I didn’t join until 2015, but I often go to http://tenyearsago.io/ [1] and I’m amazed about how little HN has changed in ten years.

[1] I have nothing to do with that site. I found out about it via a “Show HN” a few years ago.

Not only hasn't the GUI changed, the reposts and comments are the same, too (sorry couldn't resist).
Hey now, as a Don't-Take-Myself-Too Serious Moderately-Well-Paid UX Professional much of my job is trying to get sites to something as simple as this one.

I would do something about some of the text contrast here though. Maybe an additional form of feedback when editing a comment as well.

I agree. The only changes I would make to the UX is a larger font by default and make the visited links a different colour. I find it hard to easily see what I visited when looking at the list.
I have to browse HN at 150% magnification but it zooms really well, since it's basically just text. The dark theme makes clicked on links pretty obvious, grey vs white.
Here's a vote for a smaller font, I browse at 90%. Font size on mobile is good though.
I can't help but think a solid UX pro would know that the site's audience is a bunch of coders who dream in .txt files and would have acted accordingly. Wasn't this site designed to attract the hoodie and conference Tee crowd to YC projects in the first place?

(PS: this post is loving and in jest)

I'd only improve how it works on mobile devices, specifically making the collapse buttons [-] wider and some links larger. Just to make it easier to use for fatter fingers.

I wrote a firefox extension to do this for me, bit buggy but it helps a lot.

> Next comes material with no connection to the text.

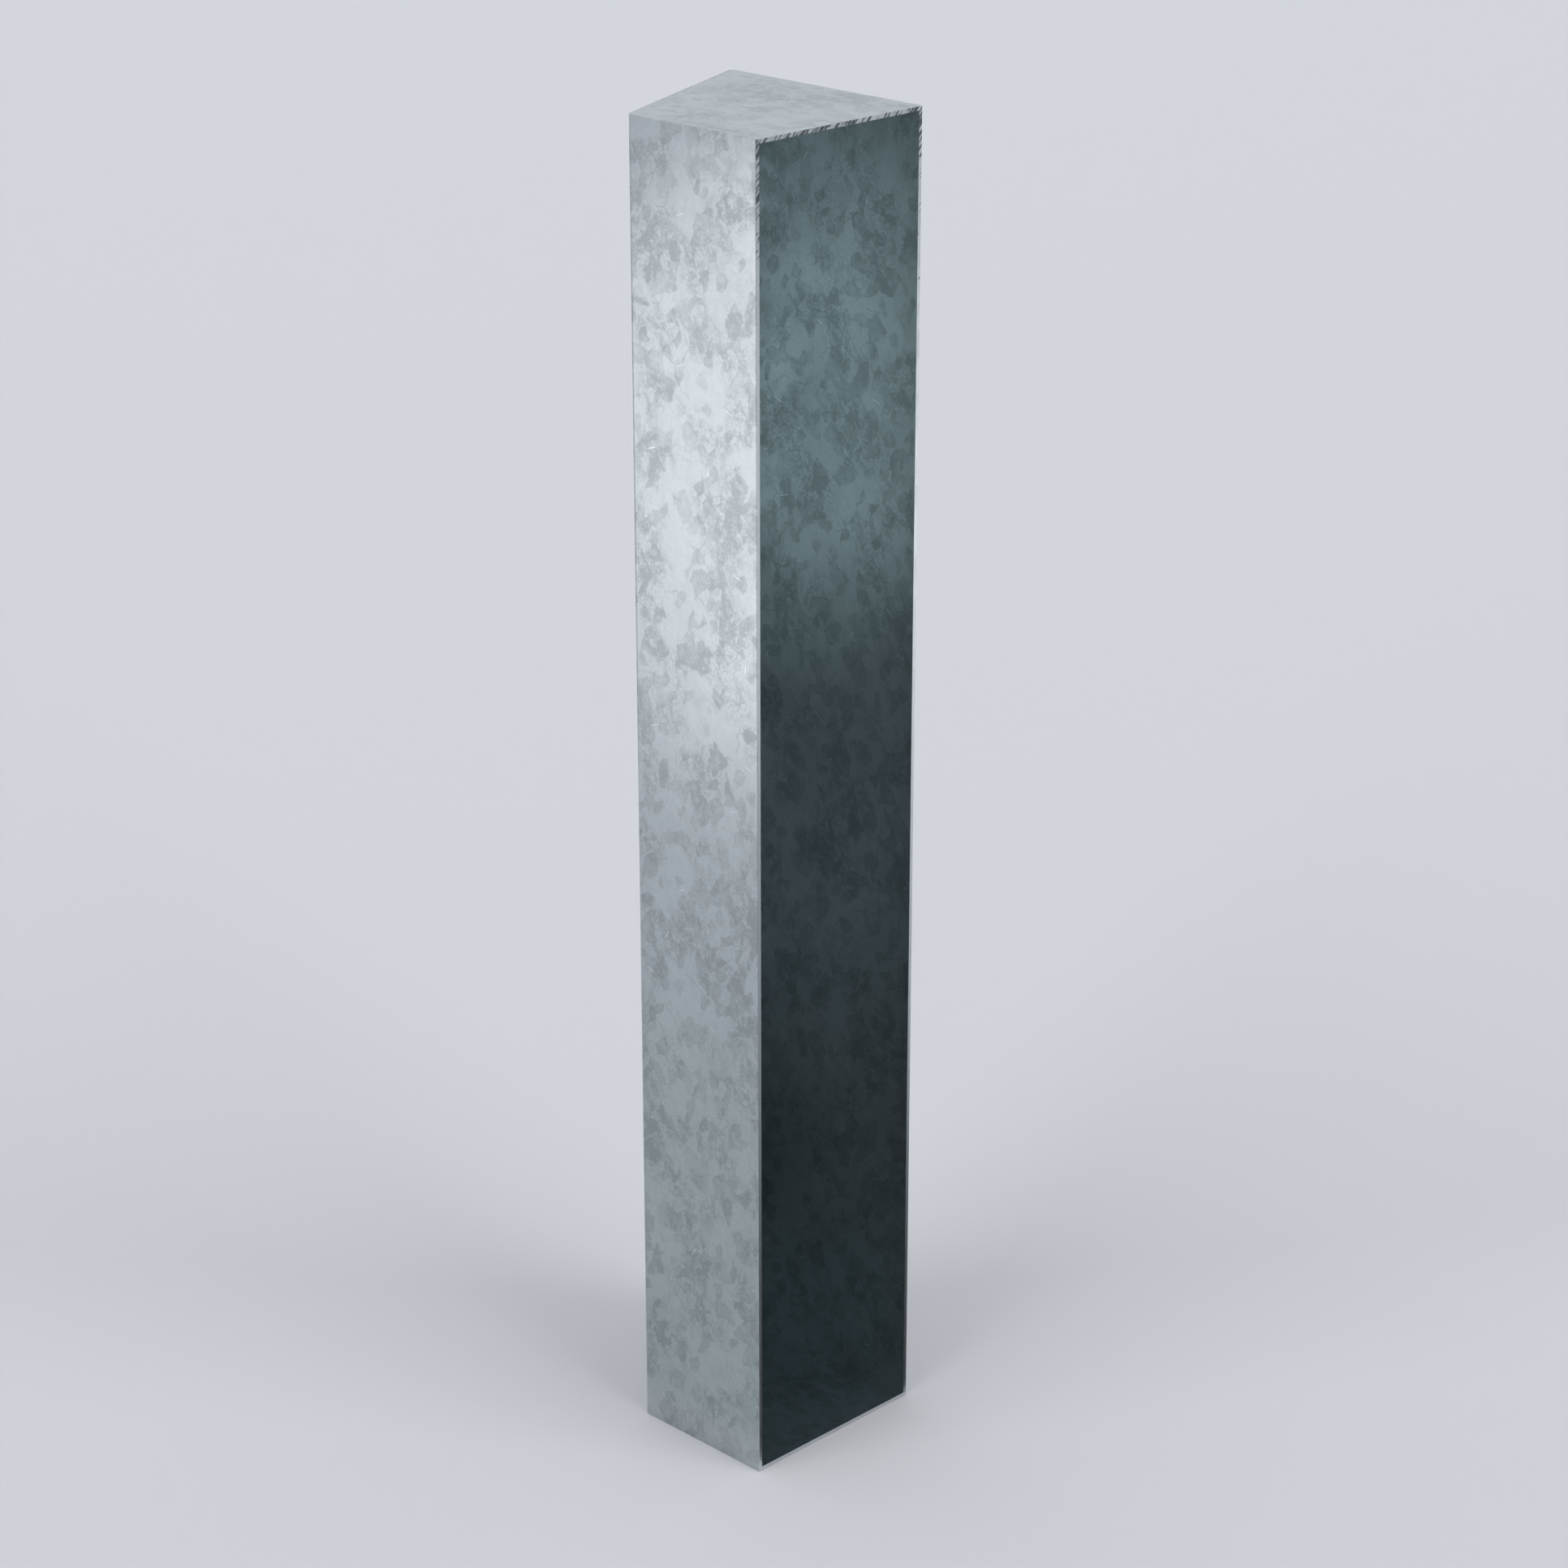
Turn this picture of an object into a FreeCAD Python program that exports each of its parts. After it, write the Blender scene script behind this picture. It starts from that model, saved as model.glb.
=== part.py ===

Agree. Techwise, interesting - what were some challenges that were solved? From the outside it seems like a webapp you could find in some PHP beginner's tutorial.
Actually, I wouldn’t read HN if it wasn’t for the “professional UI designers” who built apps on the top of HN :)
These are all marketing gimmicks demanded by PO's. UX people do the opposite.
it does what its meant to do and nothing more. I would never frequent it as much if it got ux and ui updates a la new reddit and new gmail.